In 2016 Motorsport.com acquired French pan-european TV-station Motors TV after it went into a bankruptcy procedure. In 2018 the renamed Motorsport.TV decided to stop broadcasting as a television station  and closed down the television operation.

In January 2016, Motorsport.com appointed Zak Brown as non-executive chairman of Motorsport.com In February, the site announced a strategic merchandising partnership with UK-based Branded-London and Puma Company. In March 2016, Motorsport.com became the official digital media partner of the FIA World Endurance Championship, while also extending exclusive digital rights agreement to host the F1 video magazine Series Inside Grand Prix. On 15 March 2016, Motorsport.com acquired Spain’s moto racing digital media company Motocuatro.com. In April 2016, Motorsport.com acquired TurkiyeF1.com, Turkish auto racing website. In May 2016 Motorsport.com acquired gp-live.hu. In June 2016 Motorsport.com acquired F1-Ukraine.com.ua. The following month, the site become official media partner” of the 2016 TCR International Series.
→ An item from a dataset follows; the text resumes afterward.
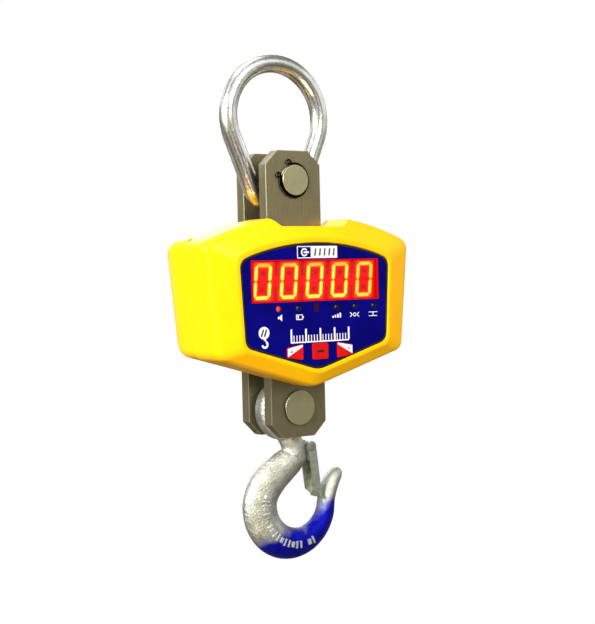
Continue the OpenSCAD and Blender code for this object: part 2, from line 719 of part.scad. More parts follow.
// torsion spring on the latch pin: two turns, one leg down the latch, one against the neck
module latch_spring() color("#8c8c8c") at_lower_pin() translate([latch_at[0], 0, latch_at[1]]) {
    wire = 1;
    coil_r = 3.3;
    for (y = [3.9, 4.9]) translate([0, y, 0]) rotate([90, 0, 0]) rotate_extrude() translate([coil_r, 0])
        circle(d = wire + 0.04, $fn = 16);
    translate([coil_r, 4.9, 0]) rotate([0, 180 - 2, 0]) cylinder(h = 26, d = wire, $fn = 16);
    translate([0, 3.9, coil_r]) rotate([0, -84, 0]) cylinder(h = 4.6, d = wire, $fn = 16);
}

suspension_ring();
upper_pin();
upper_circlip();
upper_front_plate();
upper_rear_plate();
lower_front_plate();
lower_rear_plate();
lower_pin();
lower_circlip();
load_cell();
gauge_covers();
cell_bolts();
cell_cable();
front_casing();
rear_casing();
casing_gasket();
casing_screws();
upper_seal();
lower_seal();
casing_brackets();
bracket_screws();
front_panel();
display_window();
digit_modules();
digit_segments();
display_board();
board_standoffs();
main_board();
indicator_leds();
ir_receiver();
buzzer();
tact_switches();
left_key();
centre_key();
right_key();
battery();
battery_lead();
battery_cover();
battery_cover_screws();
charge_socket();
socket_cap();
switch_frame();
power_rocker();
hook();
latch_pin();
latch_spring();
safety_latch();
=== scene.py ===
import json
import math

import bmesh
import bpy
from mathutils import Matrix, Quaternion, Vector


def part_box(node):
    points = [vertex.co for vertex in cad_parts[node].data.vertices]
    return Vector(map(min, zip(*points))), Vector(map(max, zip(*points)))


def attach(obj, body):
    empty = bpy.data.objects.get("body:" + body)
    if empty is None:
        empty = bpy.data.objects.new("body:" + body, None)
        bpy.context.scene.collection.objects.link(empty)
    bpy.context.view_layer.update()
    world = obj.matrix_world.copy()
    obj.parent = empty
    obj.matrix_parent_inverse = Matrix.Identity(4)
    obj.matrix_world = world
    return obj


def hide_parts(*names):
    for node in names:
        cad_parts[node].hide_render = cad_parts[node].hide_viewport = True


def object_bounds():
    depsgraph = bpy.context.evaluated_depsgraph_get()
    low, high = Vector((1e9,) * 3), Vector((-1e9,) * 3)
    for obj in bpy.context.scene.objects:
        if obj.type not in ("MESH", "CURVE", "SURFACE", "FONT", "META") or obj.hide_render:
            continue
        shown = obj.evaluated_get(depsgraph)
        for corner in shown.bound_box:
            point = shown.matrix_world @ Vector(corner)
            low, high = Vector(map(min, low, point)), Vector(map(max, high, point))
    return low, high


# A hanging crane scale: steel ring, clevis plates, yellow case with a lit display, latched eye hook.
# Metres in the row frame. Local sizes are millimetres about the case's middle or the lower pin.

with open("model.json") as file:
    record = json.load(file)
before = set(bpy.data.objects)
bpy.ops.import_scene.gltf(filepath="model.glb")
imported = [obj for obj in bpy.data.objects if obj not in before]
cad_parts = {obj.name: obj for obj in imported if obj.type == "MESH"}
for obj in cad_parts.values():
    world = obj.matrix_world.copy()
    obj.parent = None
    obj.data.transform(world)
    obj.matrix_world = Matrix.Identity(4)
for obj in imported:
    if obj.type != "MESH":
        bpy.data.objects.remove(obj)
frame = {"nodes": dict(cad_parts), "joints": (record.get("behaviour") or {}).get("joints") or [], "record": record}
cad_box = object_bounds()

MM = 0.001
RECORD = frame["record"]
NODE_SLOT = {part["node"]: part["material_slot"] for part in RECORD["subparts"]}
NODE_BODY = {node: body for body, nodes in RECORD["behaviour"]["bodies"].items() for node in nodes}
PIVOT = {joint["name"]: Vector(joint["pos_m"]) for joint in frame["joints"] if "pos_m" in joint}
UPPER_PIN, LOWER_PIN = PIVOT["ring_swing"], PIVOT["hook_swing"]
CASE = (UPPER_PIN + LOWER_PIN) / 2


def local_box(node, origin=CASE):
    """A node's lowest and highest corners in millimetres about an origin."""
    low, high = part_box(node)
    return (low - origin) / MM, (high - origin) / MM


# case outlines: half width, knee half width, knee z, apex z, crown radius, foot z
CASE_LINE = (105, 95.8, -50.5, 67, 250, -79.2)
CREASE_LINE = (79, 75, -44.5, 47.8, 214, -67)
PANEL_LINE = (75.8, 71.8, -41.6, 43, 210, -63.4)
REAR_LINE = (104, 94.8, -49.5, 55.5, 700, -77)
CORNER_R, TOE_R = 9, 25
LIP_Y, PARTING_Y = local_box("front_casing")[0].y, local_box("front_casing")[1].y
REAR_Y, BACK_Y = local_box("rear_casing")[0].y, local_box("rear_casing")[1].y
PANEL_Y, POCKET_Y = local_box("front_panel")[0].y, local_box("front_panel")[1].y
EDGE_Y = LIP_Y + 9
WALL = 3
FRONT_IN_Y = POCKET_Y + 2.5
NOTCH = ((31.5, 57), (46, 69))
SLOT = (29.5, 24.5)
WINDOW = local_box("display_window")
DIGIT_Z = (WINDOW[0].z + WINDOW[1].z) / 2
DIGIT_PITCH, DIGIT_W, DIGIT_H, BAR_W, DIGIT_SLANT = 25.9, 17, 30, 3.2, 5.5
LAMPS = (-39, -19.5, 19.5, 39, 59)
LAMP_Z, LAMP_D = -11.2, 5
RECEIVER = (-1, 2.6, 3.6)
KEY_TALL, KEY_SHORT = 13.6, 8
KEYS = {"left_key": (-24, KEY_SHORT, KEY_TALL), "centre_key": (1.5, KEY_TALL, KEY_TALL),
        "right_key": (27, KEY_TALL, KEY_SHORT)}
KEY_Z, KEY_W = -47.9, 16
SCREWS = ((78, 34), (72, -37), (43, -43))
RING_BAR_R, RING_EYE_R = 8, 19.7
LATCH_X, LATCH_Z, LATCH_BORE = 23.3, -37.4, 5
PIN_DROP = (LOWER_PIN.z - CASE.z) / MM
MARK_ANGLES = (160, 167, 174, 181, 188, 207, 214, 221, 228, 235, 242, 249, 256, 263, 270, 285, 292)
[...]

In March 2017, Motorsport.com launched a tri-language Swiss edition in partnership with businessman Lorenzo Senna.

In 2016, Motorsport.com expanded to Japan through a joint venture with digital media company, Kotsu Times Sha Co.

Staff writers

Its current editor-in-chief is Charles Bradley, having been appointed to the position of global editorial leader in May 2015.
The team's current roster of leading staff journalists includes Formula 1 Editor Jonathan Noble, MotoGP Editor Oriol Puigdemont, European News Editor Pablo Elizalde, Swiss News Motorsport Italian Edition Antonio Russo, Swiss News Motorsport German Edition, Swiss News Motorsport French Edition, US Editor David Malsher, News Manager Nick DeGroot, NASCAR Editors Lee Spencer and Jim Utter, French Editor Guillaume Navarro, Italian Editor Franco Nugnes, Swiss German, Swiss French and Swiss Italian Editor Gabriele Testi from July 2016 till August 2019 and Emmanuel Rolland from September 2019 till July 2020 Editor Australian Editor Andrew van Leeuwen, UK Editor Jamie Klein, Russian Editor Manu Chapodze, Brazilian Editor Felipe Motta, German Editor Stefan Ziegler, Latin-American Editor Jose Roman, Middle East Editor Khodr Rawi, Indian Editor Rachit Thukral, Canadian Editor René Fagnan, Japanese Editor Kunihiko Akai, Turkish Director Cihangir Perperik, Editor in Chief Kemal Şengül, Head of Digital Abdullah Çelik and Head of Social İnci Beğen.

Awards
 Motorsport.com received Silver Telly Award by Telly Awards.